- Written by: Marc Edmund Jones
- Starring: Ed Coxen Charlotte Burton William Bertram
- Distributed by: Mutual Film
- Release date: March 30, 1914;
- Country: United States
- Languages: Silent film English intertitles

= The Town of Nazareth =

The Town of Nazareth is a 1914 American silent short drama film starring Ed Coxen, Charlotte Burton, William Bertram, Albert Cavens, Jean Durrell, George Field and Winifred Greenwood. Written by Marc Edmund Jones, the film was released by the American Film Manufacturing Company on March 30, 1914, in two reels.

==Cast==
- Ed Coxen as Ralph Rosney, the Poet-Philosopher
- William Bertram as Wilson, a wealthy cloth manufacturer
- Charlotte Burton as Miriam, his daughter
- Josephine Ditt as Jane Rosney, Ralph's sister
- George Field as Walter Castler, who married the girl he loves
- Winifred Greenwood as Mary
- Albert Cavens as Frank, son of Mary and Walter, age 5

==Reception==
The Chicago Daily Tribune said of the film, "This is Emerson's mouse trap theory done into pictures." In a film review, The Moving Picture World stated: "A two-part offering that would have been better in one reel. The theme is a double love story, of a poet who lost in love, and of the son of the girl he loved who, refusing the poet, married a dyer of the Vermont village, Nazreth.

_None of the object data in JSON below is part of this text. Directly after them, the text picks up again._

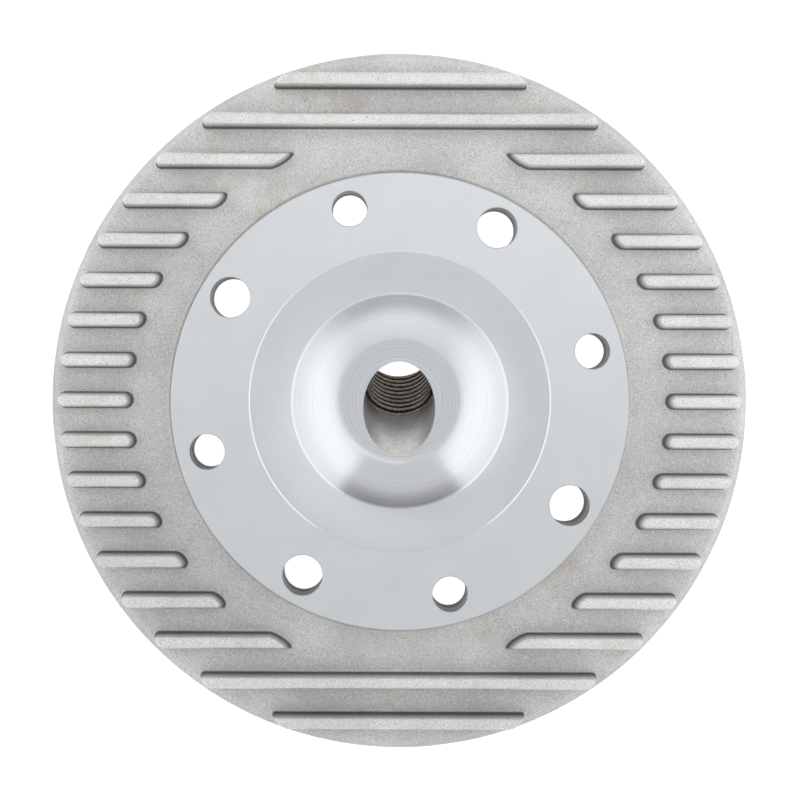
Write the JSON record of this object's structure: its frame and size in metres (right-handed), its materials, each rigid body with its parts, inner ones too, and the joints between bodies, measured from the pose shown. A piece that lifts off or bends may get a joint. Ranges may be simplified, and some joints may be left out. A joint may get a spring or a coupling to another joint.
{
  "type": "cylinder head",
  "caption": "Round air-cooled two-stroke cylinder head with parallel fins, a turned gasket face, a bowl combustion chamber and a leaning spark plug hole.",
  "frame": {"origin": "on the cylinder axis, in the plane of the fin tips", "axes": "+Z along the cylinder axis out of the combustion side, +X along the fins, +Y the way the plug hole leans"},
  "size_m": [0.1398, 0.1398, 0.044],
  "materials": {
    "machined_face": "fine turned",
    "polished_chamber": "polished",
    "cast_surface": "matte sand cast",
    "thread_steel": "dark cut thread"
  },
  "bodies": {
    "root": {"combustion_dome": "polished_chamber", "cooling_fin_mid_left": "cast_surface", "cooling_fin_mid_right": "cast_surface", "cooling_fin_n1": "cast_surface", "cooling_fin_n2": "cast_surface", "cooling_fin_n3": "cast_surface", "cooling_fin_n4_left": "cast_surface", "cooling_fin_n4_right": "cast_surface", "cooling_fin_n5_left": "cast_surface", "cooling_fin_n5_right": "cast_surface", "cooling_fin_n6": "cast_surface", "cooling_fin_n7": "cast_surface", "cooling_fin_n8": "cast_surface", "cooling_fin_p1_left": "cast_surface", "cooling_fin_p3_right": "cast_surface", "cooling_fin_p4_left": "cast_surface", "cooling_fin_p4_right": "cast_surface", "cooling_fin_p5_left": "cast_surface", "cooling_fin_p5_right": "cast_surface", "cooling_fin_p6": "cast_surface", "cooling_fin_p7": "cast_surface", "cooling_fin_p8": "cast_surface", "deck_left": "cast_surface", "deck_rib_mid_left": "cast_surface", "deck_rib_mid_right": "cast_surface", "deck_rib_n1_left": "cast_surface", "deck_rib_n1_right": "cast_surface", "deck_rib_n2_left": "cast_surface", "deck_rib_n2_right": "cast_surface", "deck_rib_n3_left": "cast_surface", "deck_rib_n3_right": "cast_surface", "deck_rib_n4_left": "cast_surface", "deck_rib_n4_right": "cast_surface", "deck_rib_n5_left": "cast_surface", "deck_rib_n5_right": "cast_surface", "deck_rib_n6_left": "cast_surface", "deck_rib_n6_right": "cast_surface", "deck_rib_n7": "cast_surface", "deck_rib_n8": "cast_surface", "deck_rib_p1_left": "cast_surface", "deck_rib_p1_right": "cast_surface", "deck_rib_p2_left": "cast_surface", "deck_rib_p2_right": "cast_surface", "deck_rib_p3_left": "cast_surface", "deck_rib_p3_right": "cast_surface", "deck_rib_p4_left": "cast_surface", "deck_rib_p4_right": "cast_surface", "deck_rib_p5_left": "cast_surface", "deck_rib_p5_right": "cast_surface", "deck_rib_p6_left": "cast_surface", "deck_rib_p6_right": "cast_surface", "deck_rib_p7": "cast_surface", "deck_rib_p8": "cast_surface", "deck_right": "cast_surface", "gasket_flange_1": "machined_face", "gasket_flange_2": "machined_face", "gasket_flange_3": "machined_face", "gasket_flange_4": "machined_face", "plug_boss": "cast_surface", "plug_thread_insert": "thread_steel"}
  },
  "joints": []
}
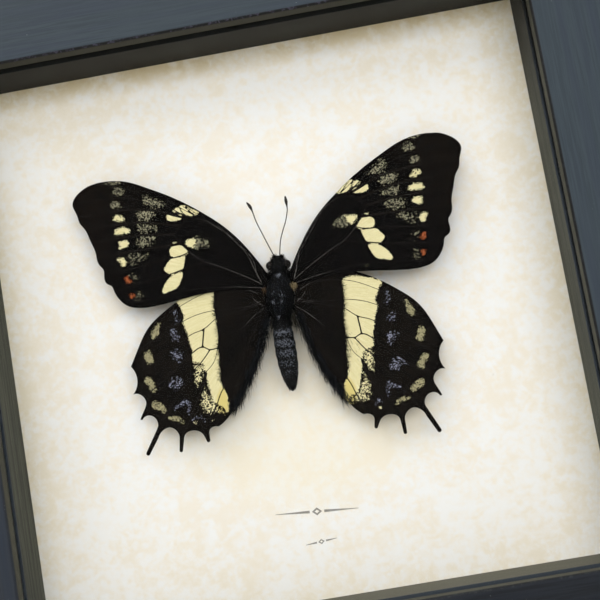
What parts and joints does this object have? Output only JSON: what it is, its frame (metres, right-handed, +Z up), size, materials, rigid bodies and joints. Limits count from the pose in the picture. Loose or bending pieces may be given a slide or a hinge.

The poet becomes famous; the dyer, without good reason, accounts himself a failure and runs away and dies. How the son is sent to Harvard and after attempting to make good in the city comes home and makes business come to him is the chief interest in the second reel. There are crude things in it a-plenty and good, things, too. The atmosphere of the country town makes the story interesting. The acting is fair and the photography acceptable. A fair offering; a bit above the commercial plane."